> [DESCRIPTION OF THE TASK]:
Copy out the line that contains "for maker in", the line that contains "control cables and", and every line between them, exactly, and nothing else.

───── DATA SEGMENT ─────

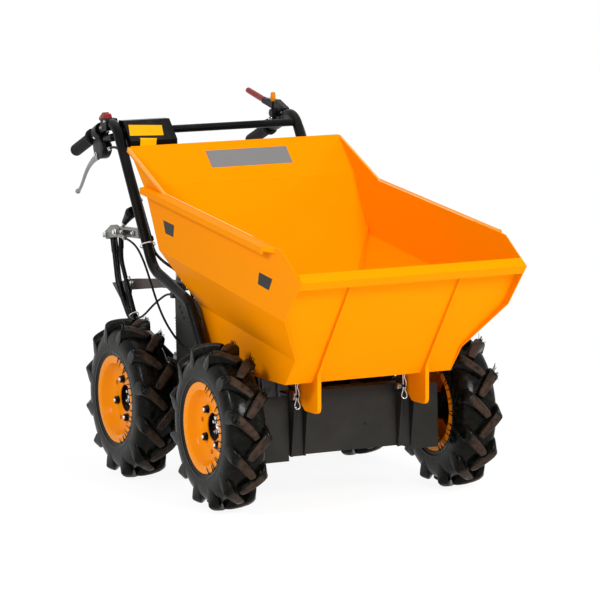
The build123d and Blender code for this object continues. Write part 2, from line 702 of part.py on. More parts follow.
def leaned(shape):
    """Put a shape built along +Z at the crankshaft, leaned back to the cylinder's direction."""
    return Pos(20, CRANK_Y, CRANK_Z) * Rot(-(90 - CYLINDER_LEAN), 0, 0) * shape


def engine_block():
    """Crankcase: a foot with four lugs, a rounded case and the cover on the output side."""
    case = extrude(Plane.YZ.offset(-62) * Pos(CRANK_Y, CRANK_Z - 12) * RectangleRounded(152, 164, 36), 150)
    foot = box(-72, 98, CRANK_Y - 84, CRANK_Y + 84, DECK_Z, DECK_Z + 14)
    cover = extrude(Plane.YZ.offset(-72) * Pos(CRANK_Y, CRANK_Z - 8) * RectangleRounded(140, 150, 34), 12)
    neck = leaned(Pos(0, 0, 50) * Box(104, 104, 60))
    return case + foot + cover + neck + rod((-140, CRANK_Y, CRANK_Z), (-70, CRANK_Y, CRANK_Z), 12)


def engine_cylinder():
    """The cylinder with its cooling fins, head and rocker cover, leaned back towards the operator."""
    barrel = Pos(0, 0, 124) * Box(84, 84, 88)
    for i in range(FIN_COUNT):
        barrel += Pos(0, 0, 84 + i * FIN_PITCH) * extrude(RectangleRounded(118, 112, 14), FIN_THICK)
    head = Pos(0, 0, 168) * extrude(RectangleRounded(104, 100, 12), 16)
    cover = Pos(0, 0, 184) * extrude(RectangleRounded(84, 76, 12), 14)
    shape = leaned(barrel + head + cover) - engine_block()
    shape += box(-8, 28, MUFFLER_Y - 26, MUFFLER_Y + 4, EXHAUST_Z - 50, EXHAUST_Z)
    return shape + box(60, 108, 336, 366, INTAKE_Z - 26, INTAKE_Z)


def engine_tank():
    """Fuel tank over the crankcase: two pressed halves with a seam flange, a neck and a cap."""
    lower = extrude(Pos(20, 212, TANK_Z) * RectangleRounded(196, 130, 34), 34, taper=-14)
    upper = extrude(Pos(20, 212, TANK_Z + 36) * RectangleRounded(212, 146, 40), 40, taper=16)
    seam = extrude(Pos(20, 212, TANK_Z + 33) * RectangleRounded(226, 160, 46), 3)
    neck = rod((-30, 212, TANK_Z + 70), (-30, 212, TANK_Z + 84), 24)
    cap = rod((-30, 212, TANK_Z + 84), (-30, 212, TANK_Z + 100), 31)
    feet = box(-40, -24, 190, 240, CRANK_Z + 70, TANK_Z) + box(64, 80, 190, 240, CRANK_Z + 70, TANK_Z)
    return lower + upper + seam + neck + cap + (feet - engine_block())


def engine_starter():
    """Fan housing and recoil starter cover, with a ring of slots and the rope's grip."""
    housing = rod((88, CRANK_Y, CRANK_Z), (126, CRANK_Y, CRANK_Z), 99)
    cover = rod((126, CRANK_Y, CRANK_Z), (158, CRANK_Y, CRANK_Z), 82)
    hub = rod((158, CRANK_Y, CRANK_Z), (166, CRANK_Y, CRANK_Z), 34)
    slot = box(146, 170, CRANK_Y - 4, CRANK_Y + 4, CRANK_Z + 42, CRANK_Z + 72)
    shape = housing + cover + hub
    for i in range(STARTER_SLOTS):
        turn = Pos(0, CRANK_Y, CRANK_Z) * Rot(i * 360 / STARTER_SLOTS, 0, 0) * Pos(0, -CRANK_Y, -CRANK_Z)
        shape -= turn * slot
    grip_bar = box(124, 142, CRANK_Y - 78, CRANK_Y - 44, CRANK_Z + 54, CRANK_Z + 70)
    return shape + grip_bar - engine_block() - engine_cylinder() - box(0, 200, 0, 400, 200, DECK_Z)


def engine_muffler():
    """The muffler over the cylinder's head, behind a louvred guard, with its outlet."""
    x0, x1 = MUFFLER_X
    z0, z1 = MUFFLER_Z
    end = Plane.YZ.offset(x0) * Pos(MUFFLER_Y, (z0 + z1) / 2) * RectangleRounded(84, z1 - z0, 26)
    body = extrude(end, x1 - x0)
    guard = box(x0 - 4, x1 + 4, MUFFLER_Y + 46, MUFFLER_Y + 49, z0 - 2, z1 + 2)
    for i in range(GUARD_SLOTS):
        x = x0 + 12 + i * (x1 - x0 - 24) / (GUARD_SLOTS - 1)
        guard -= box(x - 3.5, x + 3.5, MUFFLER_Y + 40, MUFFLER_Y + 55, z0 + 14, z1 - 14)
    stays = box(x0 + 20, x0 + 30, MUFFLER_Y + 40, MUFFLER_Y + 46, z0 + 20, z1 - 20)
    stays += box(x1 - 30, x1 - 20, MUFFLER_Y + 40, MUFFLER_Y + 46, z0 + 20, z1 - 20)
    flange = box(-12, 32, MUFFLER_Y - 30, MUFFLER_Y + 8, EXHAUST_Z, z0 + 8)
    outlet = rod((x0, MUFFLER_Y, z0 + 26), (x0 - 26, MUFFLER_Y, z0 + 26), 11)
    outlet -= rod((x0 - 4, MUFFLER_Y, z0 + 26), (x0 - 27, MUFFLER_Y, z0 + 26), 9)
    return body + guard + stays + outlet + flange


def engine_air_filter():
    """The air filter: base tray, ribbed cover and its wing nut, beside the muffler."""
    base = extrude(Plane.XY.offset(FILTER_Z) * Pos(134, 358) * RectangleRounded(104, 112, 22), 16)
    foot = Plane.XY.offset(FILTER_Z + 16) * Pos(134, 358) * RectangleRounded(112, 120, 26)
    cover = extrude(foot, 62, taper=6)
    for y in (328, 348, 368, 388):
        cover += box(96, 172, y - 2, y + 2, FILTER_Z + 70, FILTER_Z + 82)
    nut = rod((134, 358, FILTER_Z + 78), (134, 358, FILTER_Z + 92), 9)
    duct = box(86, 108, 336, 366, INTAKE_Z, FILTER_Z)
    return base + cover + nut + duct


def belt_plate(high, low, grow, x0, x1):
    """A plate round two pulleys given as (y, z, radius): two arcs and their common tangents."""
    (ya, za, ra), (yb, zb, rb) = high, low
    across = atan2(zb - za, yb - ya)
    spread = acos((ra - rb) / hypot(yb - ya, zb - za))

    def rim_point(y, z, radius, angle):
        return x0, y + (radius + grow) * cos(angle), z + (radius + grow) * sin(angle)

    a1, a2 = across + spread, across - spread
    upper = [rim_point(ya, za, ra, angle) for angle in (a1, across + pi, a2)]
    lower = [rim_point(yb, zb, rb, angle) for angle in (a2, across, a1)]
    edges = ThreePointArc(*upper) + Line(upper[2], lower[0])
    edges += ThreePointArc(*lower) + Line(lower[2], upper[0])
    return extrude(make_face(edges), x1 - x0, dir=(1, 0, 0))


def belt_cover():
    """The cover over the belt from the engine down to the gearbox, with its rim and cooling slots."""
    high = (CRANK_Y, CRANK_Z, 62)
    low = (*GEARBOX_SHAFT, 46)
    x0, x1 = BELT_X

    cover = belt_plate(high, low, 0, x0, x1) + belt_plate(high, low, 8, x1 - 4, x1)
    for i in range(5):
        y, z = along(high[:2], low[:2], 30 + i * 26)
        cover -= box(x0 - 1, x0 + 4, y - 26, y + 26, z - 3.5, z + 3.5)
    cover -= rod((-200, *GEARBOX_SHAFT), (0, *GEARBOX_SHAFT), 34)
    return cover - rod((-200, CRANK_Y, CRANK_Z), (0, CRANK_Y, CRANK_Z), 12) - engine_deck() - engine_block()


def write(name, shape):
    """Write one node, with the middle of the machine's length at Y = 0 and the ground at Z = 0."""
    export_step(Pos(0, -ORIGIN_Y, -GROUND_Z) * shape, f"parts/{name}.step")


def both(maker):
    """The right and left pieces of a pair, in one node."""
    return maker(-1) + maker(1)


def main():
    """Build every node and write it."""
    os.makedirs("parts", exist_ok=True)
    write("skip_front_wall", skip_front_wall())
    write("skip_floor", skip_floor())
    write("skip_back_wall", skip_back_wall())
    for name, side in SIDES:
        write(f"skip_side_{name}", skip_side_wall(side))
        write(f"skip_lug_{name}", skip_lug(side))
        write(f"chain_case_{name}", chain_case(side))
        write(f"handle_tube_{name}", handle_tube(side))
        write(f"grip_{name}", grip(side))
        for end, sign in (("front", -1), ("rear", 1)):
            y = sign * AXLE_Y
            write(f"tyre_{end}_{name}", tyre(side, y))
            write(f"rim_{end}_{name}", rim(side, y))
            write(f"hub_{end}_{name}", hub(side, y))
    for end, sign in (("front", -1), ("rear", 1)):
        write(f"axles_{end}", stub_axle(-1, sign * AXLE_Y) + stub_axle(1, sign * AXLE_Y))
    write("front_posts", both(front_post))
    write("hinge_pins", both(hinge_pin))
    write("handle_brackets", both(handle_bracket))
    single = (
        front_panel, rear_panel, engine_deck, gearbox, rest_pads, handle_crossbar, control_box,
        brake_lever, clutch_lever, throttle_lever, ignition_switch, gear_arm, gear_lever, lower_arm,
        gear_rod, skip_latch, engine_block, engine_cylinder, engine_tank, engine_starter,
        engine_muffler, engine_air_filter, belt_cover, sheath_bundles,
    )
    for maker in single:
        write(maker.__name__, maker())
    for name in CABLES:
        write(name, cable(name))


main()
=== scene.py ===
"""Walk-behind mini dumper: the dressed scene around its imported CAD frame.

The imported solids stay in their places. This script gives them their finishes, puts the moulded tyres, the
control cables and the small fittings on them, and sets up a pale studio with the camera.

Points are written in millimetres in the drawing frame of the part: +Z up, the ground at Z = -6, the machine
tips towards -Y, the operator's right hand at -X. metres() takes them to the row frame, with the ground at 0.
"""
from __future__ import annotations

import json
import logging
from dataclasses import dataclass, field
from enum import Enum
from math import cos, pi, radians, sin
from typing import Any, Sequence

import bpy
import numpy as np
from mathutils import Matrix, Vector

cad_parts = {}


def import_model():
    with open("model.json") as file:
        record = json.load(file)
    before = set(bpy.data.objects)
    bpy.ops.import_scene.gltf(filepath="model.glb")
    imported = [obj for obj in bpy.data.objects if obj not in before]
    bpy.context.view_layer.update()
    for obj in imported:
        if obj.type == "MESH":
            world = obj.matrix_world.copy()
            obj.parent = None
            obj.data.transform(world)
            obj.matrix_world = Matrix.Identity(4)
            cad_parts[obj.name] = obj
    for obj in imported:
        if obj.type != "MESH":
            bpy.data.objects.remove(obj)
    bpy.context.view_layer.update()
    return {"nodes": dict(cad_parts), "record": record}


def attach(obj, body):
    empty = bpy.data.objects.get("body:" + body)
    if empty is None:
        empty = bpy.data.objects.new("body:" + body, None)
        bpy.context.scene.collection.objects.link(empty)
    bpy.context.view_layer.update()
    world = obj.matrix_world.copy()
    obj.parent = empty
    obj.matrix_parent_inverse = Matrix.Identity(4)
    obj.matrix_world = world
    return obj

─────

> [FINAL RESULT]:
    for maker in single:
        write(maker.__name__, maker())
    for name in CABLES:
        write(name, cable(name))


main()
=== scene.py ===
"""Walk-behind mini dumper: the dressed scene around its imported CAD frame.

The imported solids stay in their places. This script gives them their finishes, puts the moulded tyres, the
control cables and the small fittings on them, and sets up a pale studio with the camera.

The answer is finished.